Self control is a highly valuable trait as few come with the inner strength of delaying gratification to achieve something more important in the future. Now a new study has shown that preschoolers who have self control have a lower body mass index (BMI) than their peers later in life.

Previous research has shown that kids who can delay gratification lead more successful lives as adults.

For the present study, researchers looked at test results of approximately 650 children who had participated in a gratification delay test between 1968 and 1978. These children were 4 year old at the time of the initial test.

In the test, children were given a treat (cookie or marshmallow) and were told that they'd get another one if they refrain from eating the first one for some time (about 15 minutes).

Kids who resisted the temptation to eat the treat and wait for another one were more likely to have higher SAT scores and were socially competent as teenagers. These children who delayed gratification were also more likely to be better at handling stress and being organized.
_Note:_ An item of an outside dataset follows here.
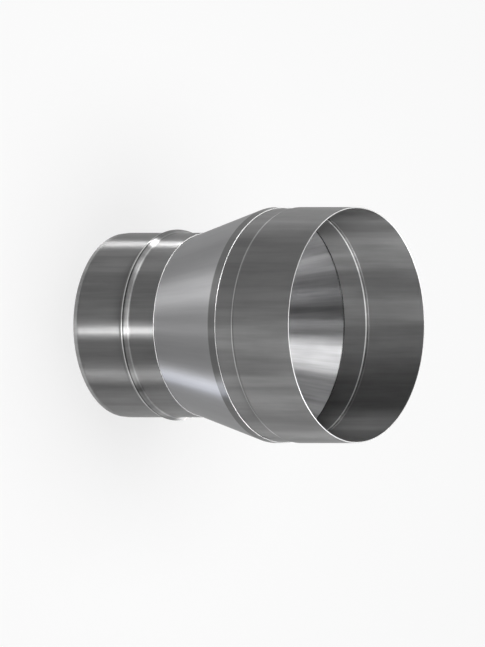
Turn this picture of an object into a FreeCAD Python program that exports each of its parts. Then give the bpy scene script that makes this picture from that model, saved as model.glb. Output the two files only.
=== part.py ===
import FreeCAD, Part
import math
import os

# Chimney pipe connector: an enlarger that leads a smaller flue pipe into a larger one.
# Three formed sheet shells sit in one another along one upright axis. The small end is at the
# bottom, and its rim is at height 0. Every length is in millimetres.

# Sheet, and how the shells sit in one another
sheet = 0.7               # wall of all three shells
nest_clearance = 0.05     # radial play between two nested shells

# Spigot tube, the small end that the smaller pipe is pushed over
spigot_outer_d = 118.6
spigot_length = 63.2
rim_lip = 0.8             # straight lip at the rim
lead_in_length = 4.5      # rim to the end of the taper behind the lip
lead_in_drop = 0.4        # how much smaller the radius is at the rim

# Rolled bead round the spigot, the stop for the smaller pipe
bead_from_rim = 40.4      # rim to the middle of the bead
bead_width = 7.9
bead_height = 2.1
bead_crest_r = 3.2        # of the outer face

# Cone between the two tubes
collar_depth = 14.0       # hidden stretch inside the spigot tube
cone_length = 54.8        # from the spigot tube's rear edge to the shoulder
flange_length = 5.3       # over the socket tube

# Socket tube, the large end that the larger pipe is pushed into
socket_bore_d = 150.3
socket_depth = 43.4
joggle_step = 0.8         # how much the radius grows at the joggle
joggle_length = 1.4
barrel_shown = 13.2       # plain stretch between the flange's edge and the joggle
shoulder_gap = 1.3        # from the shoulder to the tube's hidden front edge

# Radii of the outer faces
spigot_r = spigot_outer_d / 2
collar_r = spigot_r - sheet - nest_clearance
socket_r = socket_bore_d / 2 + sheet
barrel_r = socket_r - joggle_step
flange_r = barrel_r + nest_clearance + sheet

# Heights above the small rim
shoulder_z = spigot_length + cone_length
flange_edge_z = shoulder_z + flange_length
joggle_z = flange_edge_z + barrel_shown
socket_foot_z = joggle_z + joggle_length
large_rim_z = socket_foot_z + socket_depth

axis_foot = FreeCAD.Vector(0, 0, 0)
axis_up = FreeCAD.Vector(0, 0, 1)
mitred = 2                # the offset's way of meeting at a fold


def at(radius, height):
    """A point of a section, by its distance from the axis and its height."""
    return FreeCAD.Vector(radius, 0, height)


def folded(*points):
    """Straight edges from point to point, for sheet that is folded at each one."""
    return [Part.LineSegment(start, end).toShape() for start, end in zip(points, points[1:])]


def bead():
    """The bead's outer face: a round crest between two straight flanks that run into it."""
    half_width = bead_width / 2
    crest_centre = bead_height - bead_crest_r
    flank_angle = math.atan2(crest_centre, half_width) + math.asin(
        bead_crest_r / math.hypot(crest_centre, half_width)
    )
    touch_r = spigot_r + crest_centre + bead_crest_r * math.cos(flank_angle)
    touch_reach = bead_crest_r * math.sin(flank_angle)
    crest_start = at(touch_r, bead_from_rim - touch_reach)
    crest_end = at(touch_r, bead_from_rim + touch_reach)
    crest = Part.Arc(crest_start, at(spigot_r + bead_height, bead_from_rim), crest_end).toShape()
    low_flank = folded(at(spigot_r, bead_from_rim - half_width), crest_start)
    high_flank = folded(crest_end, at(spigot_r, bead_from_rim + half_width))
    return low_flank + [crest] + high_flank


def formed_shell(outer_edges):
    """A round shell of the sheet, spun about the axis from the line of its outer face."""
    section = Part.Wire(outer_edges).makeOffset2D(sheet, mitred, True, True)
    return section.revolve(axis_foot, axis_up, 360)


def spigot_tube():
    bead_edges = bead()
    before_bead = folded(
        at(spigot_r - lead_in_drop, 0),
        at(spigot_r - lead_in_drop, rim_lip),
        at(spigot_r, lead_in_length),
        bead_edges[0].Vertexes[0].Point,
    )
    after_bead = folded(bead_edges[-1].Vertexes[-1].Point, at(spigot_r, spigot_length))
    return formed_shell(before_bead + bead_edges + after_bead)


def cone():
    return formed_shell(
        folded(
            at(collar_r, spigot_length - collar_depth),
            at(collar_r, spigot_length),
            at(flange_r, shoulder_z),
            at(flange_r, flange_edge_z),
        )
    )


def socket_tube():
    return formed_shell(
        folded(
            at(barrel_r, shoulder_z + shoulder_gap),
            at(barrel_r, joggle_z),
            at(socket_r, socket_foot_z),
            at(socket_r, large_rim_z),
        )
    )


os.makedirs("parts", exist_ok=True)
for name, shape in (("spigot_tube", spigot_tube()), ("cone", cone()), ("socket_tube", socket_tube())):
    shape.exportStep(f"parts/{name}.step")
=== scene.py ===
import math
from typing import NamedTuple

import bmesh
import bpy
from bpy.props import FloatProperty, FloatVectorProperty, IntProperty, PointerProperty
from mathutils import Matrix, Vector


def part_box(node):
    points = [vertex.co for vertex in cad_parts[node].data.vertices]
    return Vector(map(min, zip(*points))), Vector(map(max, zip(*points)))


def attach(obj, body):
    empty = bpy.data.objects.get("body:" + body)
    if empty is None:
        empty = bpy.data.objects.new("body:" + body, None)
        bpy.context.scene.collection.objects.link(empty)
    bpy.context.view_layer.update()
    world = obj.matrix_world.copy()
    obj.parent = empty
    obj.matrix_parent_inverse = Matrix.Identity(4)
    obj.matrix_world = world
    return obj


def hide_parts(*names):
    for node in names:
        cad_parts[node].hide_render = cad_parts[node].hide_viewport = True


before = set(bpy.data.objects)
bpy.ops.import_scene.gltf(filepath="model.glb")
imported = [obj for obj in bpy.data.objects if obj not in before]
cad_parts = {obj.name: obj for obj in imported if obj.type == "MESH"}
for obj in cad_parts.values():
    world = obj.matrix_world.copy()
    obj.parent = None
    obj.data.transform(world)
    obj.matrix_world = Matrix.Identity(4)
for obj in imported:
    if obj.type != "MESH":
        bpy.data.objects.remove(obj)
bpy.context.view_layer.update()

bl_info = {
    "name": "Chimney pipe connector",
    "version": (1, 0, 0),
    "blender": (4, 5, 0),
    "location": "3D View > Sidebar > Flue",
    "description": "Dresses a sheet steel flue enlarger with formed shells, steel finishes and a studio",
    "category": "Object",
}

SPIGOT_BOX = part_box("spigot_tube")
CONE_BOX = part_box("cone")
SOCKET_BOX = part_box("socket_tube")
MM = 0.001

# Rows of the picture, and what each of them covers on the part
PICTURE_ROWS = 647
ROW_HEIGHT = 0.64247 * MM


# Sizes and colours that a user would change

def length(name, description, default):
    return FloatProperty(
        name=name, description=description, default=default, min=0.0, unit="LENGTH", precision=5
    )


def share(name, description, default):
    return FloatProperty(
        name=name, description=description, default=default, min=0.0, max=1.0, subtype="FACTOR"
    )


def angle(name, description, degrees):
    return FloatProperty(
        name=name, description=description, default=math.radians(degrees), subtype="ANGLE"
    )


def colour(name, description, default):
    return FloatVectorProperty(
        name=name, description=description, default=default, size=3, min=0.0, max=1.0, subtype="COLOR"
    )


def grey(name, description, tone):
    return colour(name, description, (tone, tone, tone))


class SheetSizes(bpy.types.PropertyGroup):
    """The sheet that all three shells are formed from."""

    gauge: length("Gauge", "Wall of all three shells", 0.7 * MM)
    nest_clearance: length("Nest clearance", "Radial play between two nested shells", 0.05 * MM)
    edge_ease: length("Edge ease", "Rounding that the shears leave along a cut edge", 0.12 * MM)
    bend_steps: IntProperty(name="Bend steps", description="Facets along each bend", default=8, min=2)
    turn_steps: IntProperty(name="Turn steps", description="Facets round the axis", default=360, min=32)


class SpigotSizes(bpy.types.PropertyGroup):
    """The small end, which the smaller pipe is pushed over."""

    radius: length("Radius", "Outside of the plain wall", 59.3 * MM)
    rim_lip: length("Rim lip", "Straight lip at the rim", 0.8 * MM)
    worn_length: length("Worn length", "Dull band above the lip", 2.0 * MM)
    lead_in_length: length("Lead-in length", "From the rim to the end of the taper", 4.5 * MM)
    lead_in_drop: length("Lead-in drop", "How much smaller the radius is at the rim", 0.4 * MM)
    lead_in_bend: length("Lead-in bend", "Bends at both ends of the taper", 3.0 * MM)
    bead_from_rim: length("Bead from rim", "Rim to the middle of the bead", 40.4 * MM)
    bead_width: length("Bead width", "Between the corners of the bead's feet", 7.9 * MM)
    bead_crest_bend: length("Bead crest bend", "Outer face of the bead's crest", 3.2 * MM)
    bead_foot_bend: length("Bead foot bend", "Outer face of the bead's feet", 1.5 * MM)


class ConeSizes(bpy.types.PropertyGroup):
    """The middle shell, with its collar inside the spigot and its flange over the socket tube."""

    root_bend: length("Root bend", "Where the cone leaves its collar", 1.2 * MM)
    shoulder_bend: length("Shoulder bend", "Where the cone meets its flange", 1.6 * MM)
    flange_length: length("Flange length", "Over the socket tube", 5.3 * MM)


class SocketSizes(bpy.types.PropertyGroup):
    """The large end, which the larger pipe is pushed into."""

    joggle_step: length("Joggle step", "How much the radius grows at the joggle", 0.8 * MM)
    joggle_length: length("Joggle length", "Along the axis", 1.4 * MM)
    joggle_bend: length("Joggle bend", "Bends at both ends of the joggle", 1.0 * MM)
    depth: length("Depth", "From the joggle's top to the rim", 43.4 * MM)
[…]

A 30 year follow up of this study showed that these kids also had lower BMI in their mid-thirties. Researchers found that for each minute of resisting gratification predicted a 0.2 decrease in BMI levels.

Only 24 percent of the study group participants were overweight and around 9 percent were obese.

"Interventions can improve young children's self-control, which may decrease children's risk of becoming overweight and may have further positive effects on other outcomes important to society (general health, financial stability, and a reduced likelihood of being convicted of a crime)," said Tanya R, Schlam, PhD, from the University of Wisconsin School of Medicine and Public Health's Center for Tobacco Research and Intervention.

Other studies have looked at parent interaction and delay of gratification in children have shown that there is an optimum level of parent-child interaction that helps the child delay gratification, anything less or more will make the child unable to delay gratification.

Brain scans, of 40-year-old adults who had participated in similar gratification-delay tests when they were in preschool, showed that there are differences in brains of people who resist temptation and those who give in easily. Researchers found that people who were impulsive as preschoolers continued to have lower self control as adults.

Other researchers have even found that the strategies like distraction or problem-solving used by the children to delay gratification vary by culture.

The study was published in The Journal of Pediatrics.